• _PROBLEM REQUIREMENTS_:
Nothing outside the stretch should be returned: give exactly the lines from the line containing "points = [vertex.co" through the line containing "for corner in", including both.
** BEGIN DATA LINES **
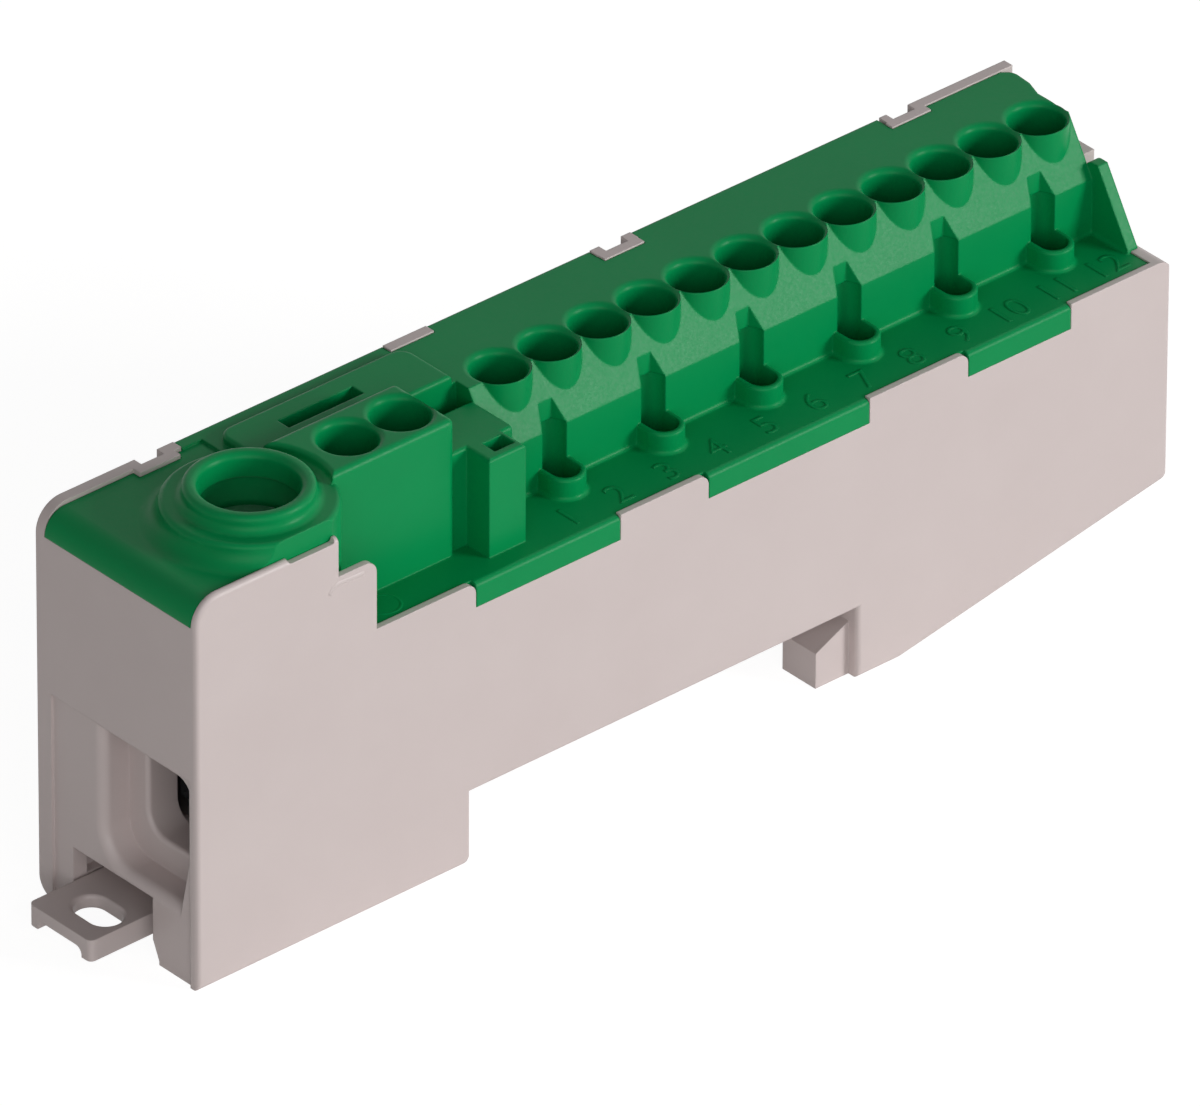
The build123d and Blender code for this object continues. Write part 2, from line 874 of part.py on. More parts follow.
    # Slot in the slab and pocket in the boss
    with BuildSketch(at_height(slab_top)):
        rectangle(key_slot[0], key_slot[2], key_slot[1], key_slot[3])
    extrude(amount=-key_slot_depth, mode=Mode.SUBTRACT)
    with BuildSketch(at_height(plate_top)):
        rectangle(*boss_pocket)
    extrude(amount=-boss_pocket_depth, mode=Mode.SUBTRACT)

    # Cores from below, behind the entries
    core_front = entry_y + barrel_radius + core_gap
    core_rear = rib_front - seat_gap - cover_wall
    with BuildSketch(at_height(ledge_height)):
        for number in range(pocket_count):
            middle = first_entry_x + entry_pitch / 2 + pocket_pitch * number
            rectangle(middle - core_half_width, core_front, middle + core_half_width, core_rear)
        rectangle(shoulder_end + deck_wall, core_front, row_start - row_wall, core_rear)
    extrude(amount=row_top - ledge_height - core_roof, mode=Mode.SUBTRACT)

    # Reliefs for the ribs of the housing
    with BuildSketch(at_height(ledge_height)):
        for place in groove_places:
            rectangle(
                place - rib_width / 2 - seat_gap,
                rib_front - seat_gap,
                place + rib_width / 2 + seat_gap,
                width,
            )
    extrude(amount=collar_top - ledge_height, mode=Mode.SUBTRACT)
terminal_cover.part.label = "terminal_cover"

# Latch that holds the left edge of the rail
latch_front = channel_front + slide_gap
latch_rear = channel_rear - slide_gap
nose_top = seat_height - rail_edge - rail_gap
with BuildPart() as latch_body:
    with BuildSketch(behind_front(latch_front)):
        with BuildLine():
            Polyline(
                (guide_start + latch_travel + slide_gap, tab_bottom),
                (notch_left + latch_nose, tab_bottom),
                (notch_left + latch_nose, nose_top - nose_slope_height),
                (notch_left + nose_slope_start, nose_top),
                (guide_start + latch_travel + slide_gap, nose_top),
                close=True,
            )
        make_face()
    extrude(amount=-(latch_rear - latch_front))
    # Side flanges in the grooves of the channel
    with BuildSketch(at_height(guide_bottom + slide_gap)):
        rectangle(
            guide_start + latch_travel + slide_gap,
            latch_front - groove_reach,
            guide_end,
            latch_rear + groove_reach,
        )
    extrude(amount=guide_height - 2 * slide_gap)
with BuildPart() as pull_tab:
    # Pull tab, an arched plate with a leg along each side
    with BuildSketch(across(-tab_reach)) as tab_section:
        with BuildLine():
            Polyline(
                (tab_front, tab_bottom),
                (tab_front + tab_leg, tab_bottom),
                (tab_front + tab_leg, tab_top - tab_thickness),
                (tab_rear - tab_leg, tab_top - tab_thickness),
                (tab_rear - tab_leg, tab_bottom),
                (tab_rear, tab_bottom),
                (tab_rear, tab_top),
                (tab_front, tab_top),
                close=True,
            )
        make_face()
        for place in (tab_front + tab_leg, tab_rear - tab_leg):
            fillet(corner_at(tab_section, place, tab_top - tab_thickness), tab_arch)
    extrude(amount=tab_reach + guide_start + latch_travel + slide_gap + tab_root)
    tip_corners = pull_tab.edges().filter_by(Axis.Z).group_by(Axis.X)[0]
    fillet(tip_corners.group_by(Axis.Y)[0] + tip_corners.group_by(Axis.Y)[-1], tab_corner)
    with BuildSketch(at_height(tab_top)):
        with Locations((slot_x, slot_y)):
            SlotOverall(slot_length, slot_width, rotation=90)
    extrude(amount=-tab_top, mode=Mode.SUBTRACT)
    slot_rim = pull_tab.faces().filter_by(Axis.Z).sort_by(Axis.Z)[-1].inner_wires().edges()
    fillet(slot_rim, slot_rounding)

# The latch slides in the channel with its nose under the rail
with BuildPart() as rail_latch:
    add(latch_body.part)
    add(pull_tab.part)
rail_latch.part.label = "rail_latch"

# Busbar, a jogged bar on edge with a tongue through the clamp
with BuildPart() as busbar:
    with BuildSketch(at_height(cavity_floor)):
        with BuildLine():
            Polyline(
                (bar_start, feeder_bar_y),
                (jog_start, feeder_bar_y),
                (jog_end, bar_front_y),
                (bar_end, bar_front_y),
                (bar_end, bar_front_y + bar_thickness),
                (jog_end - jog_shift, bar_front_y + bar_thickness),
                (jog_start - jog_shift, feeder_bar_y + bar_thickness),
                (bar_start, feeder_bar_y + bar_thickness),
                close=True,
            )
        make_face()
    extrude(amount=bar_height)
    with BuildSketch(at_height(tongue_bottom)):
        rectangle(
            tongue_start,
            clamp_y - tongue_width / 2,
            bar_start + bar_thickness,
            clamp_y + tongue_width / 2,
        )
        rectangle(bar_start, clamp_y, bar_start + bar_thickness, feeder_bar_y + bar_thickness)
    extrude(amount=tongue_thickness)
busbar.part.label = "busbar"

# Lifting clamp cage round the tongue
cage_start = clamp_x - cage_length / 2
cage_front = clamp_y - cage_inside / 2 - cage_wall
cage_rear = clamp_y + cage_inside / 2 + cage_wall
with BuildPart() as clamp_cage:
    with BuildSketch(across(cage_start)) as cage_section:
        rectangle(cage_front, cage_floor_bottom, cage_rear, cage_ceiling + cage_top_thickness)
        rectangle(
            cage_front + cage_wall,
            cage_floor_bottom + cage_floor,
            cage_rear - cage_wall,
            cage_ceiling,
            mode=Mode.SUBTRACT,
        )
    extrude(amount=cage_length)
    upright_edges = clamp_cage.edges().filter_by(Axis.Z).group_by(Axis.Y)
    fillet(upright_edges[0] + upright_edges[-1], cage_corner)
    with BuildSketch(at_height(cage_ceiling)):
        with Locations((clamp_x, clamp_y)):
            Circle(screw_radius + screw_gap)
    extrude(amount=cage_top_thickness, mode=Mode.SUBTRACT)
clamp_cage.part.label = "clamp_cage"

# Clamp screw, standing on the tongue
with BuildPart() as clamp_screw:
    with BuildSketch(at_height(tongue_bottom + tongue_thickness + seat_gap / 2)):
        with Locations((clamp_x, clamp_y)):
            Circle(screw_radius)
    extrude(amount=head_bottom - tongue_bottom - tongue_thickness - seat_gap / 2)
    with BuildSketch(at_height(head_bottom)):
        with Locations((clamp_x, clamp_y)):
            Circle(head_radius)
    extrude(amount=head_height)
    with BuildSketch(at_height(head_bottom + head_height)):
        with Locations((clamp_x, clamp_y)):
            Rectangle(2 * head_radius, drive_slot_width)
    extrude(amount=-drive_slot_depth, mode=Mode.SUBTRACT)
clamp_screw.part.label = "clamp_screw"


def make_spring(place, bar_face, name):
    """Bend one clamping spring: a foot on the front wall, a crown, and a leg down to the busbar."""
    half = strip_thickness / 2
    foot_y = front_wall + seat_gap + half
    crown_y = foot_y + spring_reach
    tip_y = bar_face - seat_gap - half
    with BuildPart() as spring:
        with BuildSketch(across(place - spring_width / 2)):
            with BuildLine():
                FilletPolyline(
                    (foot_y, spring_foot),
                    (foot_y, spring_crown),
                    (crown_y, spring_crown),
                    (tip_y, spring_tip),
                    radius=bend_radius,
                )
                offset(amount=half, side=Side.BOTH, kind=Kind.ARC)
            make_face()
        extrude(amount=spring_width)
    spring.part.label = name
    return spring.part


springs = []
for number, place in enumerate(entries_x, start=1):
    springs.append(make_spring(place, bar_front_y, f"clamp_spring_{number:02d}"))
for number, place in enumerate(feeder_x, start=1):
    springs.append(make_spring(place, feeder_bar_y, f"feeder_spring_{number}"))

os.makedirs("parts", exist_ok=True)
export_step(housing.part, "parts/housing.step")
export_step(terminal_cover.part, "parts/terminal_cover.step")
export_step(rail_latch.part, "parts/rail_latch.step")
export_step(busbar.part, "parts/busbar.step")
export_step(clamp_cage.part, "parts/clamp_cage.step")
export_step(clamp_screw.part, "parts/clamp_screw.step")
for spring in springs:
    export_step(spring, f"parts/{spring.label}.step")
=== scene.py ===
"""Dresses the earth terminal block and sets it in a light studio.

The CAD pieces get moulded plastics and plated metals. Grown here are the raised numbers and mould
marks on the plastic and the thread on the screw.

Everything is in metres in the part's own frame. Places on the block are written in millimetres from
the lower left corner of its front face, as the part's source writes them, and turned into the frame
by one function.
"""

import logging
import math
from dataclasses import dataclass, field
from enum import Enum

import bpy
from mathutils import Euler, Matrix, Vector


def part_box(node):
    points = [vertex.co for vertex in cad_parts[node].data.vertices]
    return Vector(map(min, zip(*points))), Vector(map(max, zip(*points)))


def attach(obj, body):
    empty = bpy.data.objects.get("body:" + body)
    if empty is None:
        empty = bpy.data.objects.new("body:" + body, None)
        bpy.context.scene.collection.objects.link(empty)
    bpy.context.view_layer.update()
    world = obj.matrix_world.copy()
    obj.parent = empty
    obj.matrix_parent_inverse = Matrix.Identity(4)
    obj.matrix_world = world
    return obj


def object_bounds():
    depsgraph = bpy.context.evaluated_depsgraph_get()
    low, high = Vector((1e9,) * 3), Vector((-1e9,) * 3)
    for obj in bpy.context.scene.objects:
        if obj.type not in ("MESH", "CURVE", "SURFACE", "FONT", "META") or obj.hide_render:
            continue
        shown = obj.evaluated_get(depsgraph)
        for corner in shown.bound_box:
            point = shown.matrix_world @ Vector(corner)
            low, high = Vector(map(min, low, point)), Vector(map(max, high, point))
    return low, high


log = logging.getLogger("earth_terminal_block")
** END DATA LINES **
• _FINAL RESULT_:
    points = [vertex.co for vertex in cad_parts[node].data.vertices]
    return Vector(map(min, zip(*points))), Vector(map(max, zip(*points)))


def attach(obj, body):
    empty = bpy.data.objects.get("body:" + body)
    if empty is None:
        empty = bpy.data.objects.new("body:" + body, None)
        bpy.context.scene.collection.objects.link(empty)
    bpy.context.view_layer.update()
    world = obj.matrix_world.copy()
    obj.parent = empty
    obj.matrix_parent_inverse = Matrix.Identity(4)
    obj.matrix_world = world
    return obj


def object_bounds():
    depsgraph = bpy.context.evaluated_depsgraph_get()
    low, high = Vector((1e9,) * 3), Vector((-1e9,) * 3)
    for obj in bpy.context.scene.objects:
        if obj.type not in ("MESH", "CURVE", "SURFACE", "FONT", "META") or obj.hide_render:
            continue
        shown = obj.evaluated_get(depsgraph)
        for corner in shown.bound_box:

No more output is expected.